Jakarta - Pegiat antikorupsi dari Indonesian Legal Roundtable (ILR) Erwin Natosmal menanggapi pernyataan penyidik senior Komisi Pemberantasan Korupsi (KPK) Novel Baswedan yang mengatakan koruptor akan berutang budi kepada Presiden Joko Widodo (Jokowi).
Erwin menyebut, apa yang dikatakan Novel sah-sah saja. Pasalnya hubungan Novel dengan pecegahan korupsi di Indonesia sangat dekat. Tercatat Novel pernah menjabat sebagai Ketua Wadah Pekerja (WP) KPK dan kini berstatus penyidik lembaga antirasuah.
Dalam penelusuran kasus tindak pidana korupsi (tipikor), Novel sebagai penyidik berhasil mengungkap kasus besar, di antaranya Korupsi Wisma Atlet SEA Games Palembang yang menjerat Nazaruddin dan Angelina Sondakh. Kemudian mengungkap kasus suap terkait empat dari lima sengketa Pilkada yang membelit terdakwa Ketua Mahkamah Konstitusi, Akil Mochtar.

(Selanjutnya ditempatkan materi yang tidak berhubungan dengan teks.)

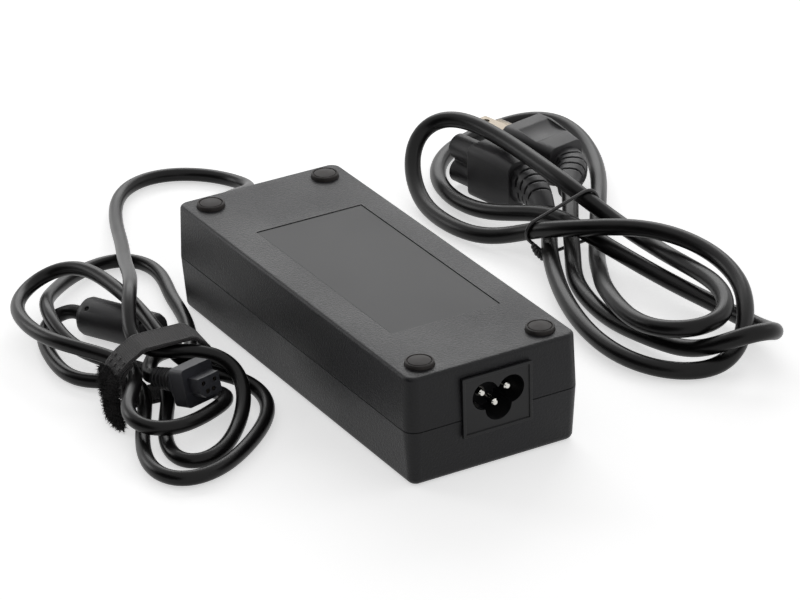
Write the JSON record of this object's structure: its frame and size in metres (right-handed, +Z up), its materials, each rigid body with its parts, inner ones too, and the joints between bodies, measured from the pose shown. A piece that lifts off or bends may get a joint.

"Kalau orang normal menurut saya, dia tidak perlu memberikan komentar. Tapi dalam posisi yang berbeda, dia korban. Juga mantan ketua WP, menurut saya sah-sah saja Novel memberikan pandangannya," kata Erwin kepada Tagar, Senin 16 September 2019.
Saya melihat karena posisi dia sebagai korban. Korban yang selama ini kasusnya tidak pernah terselesaikan. Dan kontribusinya juga signifikan terhadap korupsi.
Ditambahkannya, Novel menjadi korban terhadap penanganan kasus rasuah di Tanah Air. Dalam menyisir kasus, Novel menjadi korban penyiraman air keras sehingga mata penyidik KPK itu buta setengah.
Titik terang siapa tersangka dan perkembangan kasus itu pun masih buram. Sebab itu, kata Erwin, Novel berhak untuk mengatakan demikian, karena telah menjadi korban dari upayanya menegakan hukum terkait antirasuah di Indonesia.
"Saat ini, menurut saya, suaranya perlu kita dengarkan. Saya melihat karena posisi dia sebagai korban. Korban yang selama ini kasusnya tidak pernah terselesaikan. Dan kontribusinya juga signifikan terhadap korupsi," ujar dia.
Erwin menilai, pernyataan yang terlontar dari Novel tak selalu diatasnamakan dari lembaga tempatnya bernaung. Dia berpendapat upaya Novel dalam berbicara ke publik murni pandangan personal terkait rasuah.
"Menurut saya Novel tidak pernah ngomong dari sisi KPK ya. Dia ngomong dari personal menurut saya," kata dia.
Namun, bila ada bukti pernyataan dari Novel mengatasnamakan KPK maka itu tidak dibenarkan. Musababnya KPK memiliki pintu tersendiri untuk menyampaikan pandangan kelembagaan.
"Dan dia tidak boleh juga mengklaim dari institusi KPK. Tidak boleh. Tapi secara personal, sah-sah saja menurut saya," tuturnya.
Novel Baswedan sebelumnya mempertanyakan sikap Jokowi mengeluarkan surat presiden yang diduga memuluskan jalan pengesahan revisi UU KPK di parlemen. Novel beranggapan revisi UU KPK yang sedang berjalan di DPR berpotensi bermasalah dan melemahkan KPK.
Di satu sisi, pegiat antikorupsi dan akademikus juga ikut mempersoalkan bergulirnya pembahasan revisi UU KPK. Terutama pada poin KPK dapat menerbitkan Surat Perintah Penghentian Penyidikan (SP3), pembatasan penyadapan, dan status anggota KPK menjadi aparatur sipil negara (ASN)
"Saya tidak bisa tuduh Pak Jokowi punya kepentingan, tapi kalau kita ingat, semasa beliau menjabat saja, kan upaya seperti ini sudah berulang kali dilakukan oleh DPR, bukan baru pertama kali. Jadi saya yakin Pak Jokowi tahu. Setelah Pak Jokowi tahu dan tetap mau mengubah, apa masalahnya itu, saya enggak ngerti," kata Novel seperti dilansir dari CNNIndonesia, Sabtu 14 September 2019.
"Dan tentunya kalau Pak Jokowi selesaikan ini [RUU KPK] maka koruptor akan berutang budi sekali sama beliau," ujar dia.